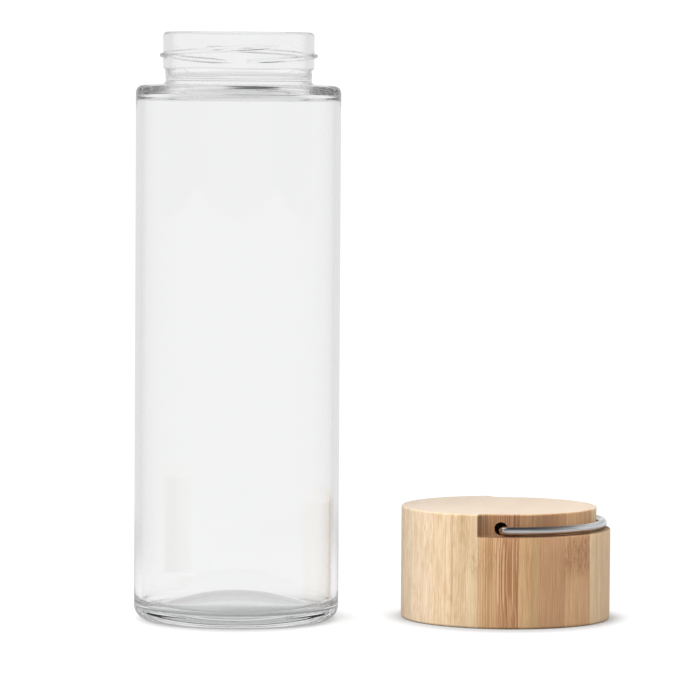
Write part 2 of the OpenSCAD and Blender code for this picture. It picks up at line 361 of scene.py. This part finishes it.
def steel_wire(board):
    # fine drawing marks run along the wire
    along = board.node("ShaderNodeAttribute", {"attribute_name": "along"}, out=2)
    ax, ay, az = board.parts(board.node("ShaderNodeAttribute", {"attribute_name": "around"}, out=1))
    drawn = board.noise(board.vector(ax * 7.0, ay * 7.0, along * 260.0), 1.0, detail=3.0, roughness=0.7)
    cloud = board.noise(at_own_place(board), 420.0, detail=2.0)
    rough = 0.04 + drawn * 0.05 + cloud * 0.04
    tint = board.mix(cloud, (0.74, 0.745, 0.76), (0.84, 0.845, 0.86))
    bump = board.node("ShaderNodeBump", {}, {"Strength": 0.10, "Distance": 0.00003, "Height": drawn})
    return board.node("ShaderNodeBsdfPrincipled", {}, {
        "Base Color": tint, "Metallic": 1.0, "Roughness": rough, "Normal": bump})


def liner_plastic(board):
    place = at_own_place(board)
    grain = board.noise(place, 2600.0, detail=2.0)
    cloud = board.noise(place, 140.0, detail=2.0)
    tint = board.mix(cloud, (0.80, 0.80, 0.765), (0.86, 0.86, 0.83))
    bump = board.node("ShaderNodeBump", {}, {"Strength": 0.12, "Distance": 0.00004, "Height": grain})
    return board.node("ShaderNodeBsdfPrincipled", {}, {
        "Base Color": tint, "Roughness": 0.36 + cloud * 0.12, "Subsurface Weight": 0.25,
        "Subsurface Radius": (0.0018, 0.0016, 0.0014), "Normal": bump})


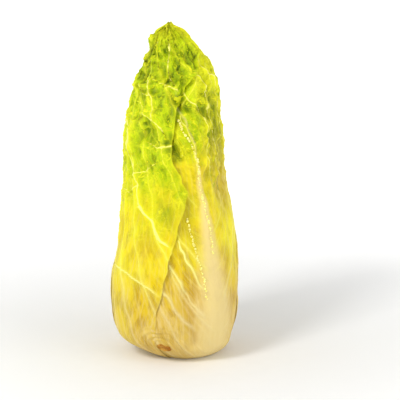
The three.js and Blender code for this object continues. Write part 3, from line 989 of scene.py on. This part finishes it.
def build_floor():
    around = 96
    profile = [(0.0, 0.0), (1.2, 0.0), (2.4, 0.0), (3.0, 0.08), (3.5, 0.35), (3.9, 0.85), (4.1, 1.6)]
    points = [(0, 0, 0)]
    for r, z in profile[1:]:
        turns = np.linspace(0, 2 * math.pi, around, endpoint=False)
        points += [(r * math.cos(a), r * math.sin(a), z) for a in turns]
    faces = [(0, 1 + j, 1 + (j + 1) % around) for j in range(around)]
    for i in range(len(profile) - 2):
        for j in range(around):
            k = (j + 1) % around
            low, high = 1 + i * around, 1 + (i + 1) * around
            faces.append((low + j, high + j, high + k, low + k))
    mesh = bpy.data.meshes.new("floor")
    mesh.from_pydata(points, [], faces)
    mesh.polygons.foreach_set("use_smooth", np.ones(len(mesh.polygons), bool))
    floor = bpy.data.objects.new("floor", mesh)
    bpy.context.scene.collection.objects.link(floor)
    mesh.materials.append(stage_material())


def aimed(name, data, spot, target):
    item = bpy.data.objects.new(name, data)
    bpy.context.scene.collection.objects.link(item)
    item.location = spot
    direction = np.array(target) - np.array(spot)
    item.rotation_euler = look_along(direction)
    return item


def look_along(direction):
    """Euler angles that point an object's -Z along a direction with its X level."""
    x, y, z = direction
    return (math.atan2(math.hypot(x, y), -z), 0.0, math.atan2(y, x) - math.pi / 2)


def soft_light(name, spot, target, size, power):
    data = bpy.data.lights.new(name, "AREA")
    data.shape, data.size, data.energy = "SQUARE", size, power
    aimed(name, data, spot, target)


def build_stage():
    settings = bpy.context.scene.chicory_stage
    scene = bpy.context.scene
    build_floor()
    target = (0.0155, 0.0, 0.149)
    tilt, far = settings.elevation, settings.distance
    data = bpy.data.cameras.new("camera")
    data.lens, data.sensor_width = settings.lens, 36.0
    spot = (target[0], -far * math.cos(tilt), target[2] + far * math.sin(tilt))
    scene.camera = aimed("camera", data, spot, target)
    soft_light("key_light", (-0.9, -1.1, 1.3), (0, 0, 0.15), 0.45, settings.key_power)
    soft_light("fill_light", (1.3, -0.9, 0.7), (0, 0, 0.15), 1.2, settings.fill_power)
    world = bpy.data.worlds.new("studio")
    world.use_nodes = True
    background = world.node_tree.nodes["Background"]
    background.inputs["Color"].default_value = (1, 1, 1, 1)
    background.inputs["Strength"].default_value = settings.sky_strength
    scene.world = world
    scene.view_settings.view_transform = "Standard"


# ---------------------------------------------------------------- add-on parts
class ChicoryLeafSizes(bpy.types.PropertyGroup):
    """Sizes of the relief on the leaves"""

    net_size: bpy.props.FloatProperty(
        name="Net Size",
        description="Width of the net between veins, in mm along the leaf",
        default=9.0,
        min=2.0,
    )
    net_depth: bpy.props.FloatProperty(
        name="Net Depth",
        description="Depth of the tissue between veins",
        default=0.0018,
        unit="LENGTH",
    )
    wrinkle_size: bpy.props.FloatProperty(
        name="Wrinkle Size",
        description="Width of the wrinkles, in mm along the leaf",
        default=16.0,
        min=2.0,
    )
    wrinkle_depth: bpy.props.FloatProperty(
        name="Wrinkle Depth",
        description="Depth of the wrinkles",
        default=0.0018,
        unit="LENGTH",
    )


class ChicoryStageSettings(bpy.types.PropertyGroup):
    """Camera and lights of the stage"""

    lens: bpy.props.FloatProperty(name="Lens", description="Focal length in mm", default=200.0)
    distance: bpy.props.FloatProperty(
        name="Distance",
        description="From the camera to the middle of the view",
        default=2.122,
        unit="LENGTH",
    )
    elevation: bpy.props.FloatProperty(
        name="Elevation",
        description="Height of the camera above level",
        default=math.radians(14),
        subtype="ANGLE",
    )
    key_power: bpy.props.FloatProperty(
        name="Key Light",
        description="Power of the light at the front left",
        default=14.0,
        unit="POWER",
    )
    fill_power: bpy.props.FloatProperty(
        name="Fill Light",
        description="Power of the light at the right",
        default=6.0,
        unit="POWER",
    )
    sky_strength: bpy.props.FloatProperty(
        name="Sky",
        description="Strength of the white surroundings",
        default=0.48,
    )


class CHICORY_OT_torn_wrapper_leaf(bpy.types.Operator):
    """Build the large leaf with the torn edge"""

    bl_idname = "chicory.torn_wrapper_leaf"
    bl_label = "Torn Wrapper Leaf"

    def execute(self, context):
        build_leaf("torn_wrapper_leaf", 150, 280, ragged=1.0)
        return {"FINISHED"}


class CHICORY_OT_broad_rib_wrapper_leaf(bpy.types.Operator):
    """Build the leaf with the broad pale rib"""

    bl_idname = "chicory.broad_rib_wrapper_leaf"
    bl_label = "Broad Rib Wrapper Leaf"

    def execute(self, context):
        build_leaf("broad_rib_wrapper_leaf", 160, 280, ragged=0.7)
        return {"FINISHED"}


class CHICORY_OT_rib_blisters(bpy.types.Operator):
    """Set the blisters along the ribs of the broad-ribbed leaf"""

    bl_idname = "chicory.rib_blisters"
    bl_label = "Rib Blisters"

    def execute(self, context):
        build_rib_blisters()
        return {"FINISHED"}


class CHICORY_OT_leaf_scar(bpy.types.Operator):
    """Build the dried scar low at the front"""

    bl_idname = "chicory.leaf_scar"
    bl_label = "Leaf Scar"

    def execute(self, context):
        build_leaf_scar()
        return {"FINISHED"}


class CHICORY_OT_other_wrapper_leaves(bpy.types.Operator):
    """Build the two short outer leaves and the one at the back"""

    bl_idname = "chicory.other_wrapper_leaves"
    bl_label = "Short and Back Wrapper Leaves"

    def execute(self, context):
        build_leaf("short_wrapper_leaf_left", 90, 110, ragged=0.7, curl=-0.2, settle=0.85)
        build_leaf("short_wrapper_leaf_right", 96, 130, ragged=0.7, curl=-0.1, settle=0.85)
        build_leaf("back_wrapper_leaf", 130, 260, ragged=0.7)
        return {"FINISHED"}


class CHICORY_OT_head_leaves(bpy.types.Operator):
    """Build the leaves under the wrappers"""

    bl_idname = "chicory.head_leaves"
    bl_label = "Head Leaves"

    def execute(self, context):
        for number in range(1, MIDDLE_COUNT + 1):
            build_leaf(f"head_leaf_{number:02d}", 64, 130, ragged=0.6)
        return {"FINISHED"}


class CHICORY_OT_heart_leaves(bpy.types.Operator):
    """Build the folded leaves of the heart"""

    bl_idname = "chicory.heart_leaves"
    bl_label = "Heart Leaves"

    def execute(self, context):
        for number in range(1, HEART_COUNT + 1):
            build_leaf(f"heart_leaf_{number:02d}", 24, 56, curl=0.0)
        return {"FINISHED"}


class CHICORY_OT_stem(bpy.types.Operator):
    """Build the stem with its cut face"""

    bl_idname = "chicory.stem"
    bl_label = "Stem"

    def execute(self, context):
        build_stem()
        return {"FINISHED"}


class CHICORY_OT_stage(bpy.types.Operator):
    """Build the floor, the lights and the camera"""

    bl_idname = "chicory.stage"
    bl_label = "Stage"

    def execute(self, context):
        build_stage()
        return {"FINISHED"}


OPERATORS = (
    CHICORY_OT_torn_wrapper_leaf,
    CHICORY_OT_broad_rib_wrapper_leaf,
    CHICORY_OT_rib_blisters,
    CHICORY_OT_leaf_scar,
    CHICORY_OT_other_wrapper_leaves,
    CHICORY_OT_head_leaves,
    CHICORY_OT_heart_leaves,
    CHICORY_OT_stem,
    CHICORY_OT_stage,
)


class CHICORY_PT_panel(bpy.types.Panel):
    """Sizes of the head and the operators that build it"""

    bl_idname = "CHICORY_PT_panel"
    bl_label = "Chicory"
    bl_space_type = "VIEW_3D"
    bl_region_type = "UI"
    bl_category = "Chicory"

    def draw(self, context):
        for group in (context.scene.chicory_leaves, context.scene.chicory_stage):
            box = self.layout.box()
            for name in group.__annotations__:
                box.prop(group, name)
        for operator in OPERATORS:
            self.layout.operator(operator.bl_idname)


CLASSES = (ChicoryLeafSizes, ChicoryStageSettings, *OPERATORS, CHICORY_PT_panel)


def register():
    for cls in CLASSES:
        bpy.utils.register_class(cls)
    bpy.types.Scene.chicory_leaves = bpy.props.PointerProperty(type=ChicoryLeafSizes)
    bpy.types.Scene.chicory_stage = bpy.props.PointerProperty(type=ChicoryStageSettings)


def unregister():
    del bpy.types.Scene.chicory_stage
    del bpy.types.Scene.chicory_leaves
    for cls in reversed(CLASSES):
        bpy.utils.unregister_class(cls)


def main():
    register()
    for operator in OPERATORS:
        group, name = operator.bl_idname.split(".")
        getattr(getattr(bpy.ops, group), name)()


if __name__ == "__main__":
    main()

---+---

*WRITTEN EXERCISE*. Determine the number of lines containing "this". Write only that number.

*FULL OUTPUT*. 2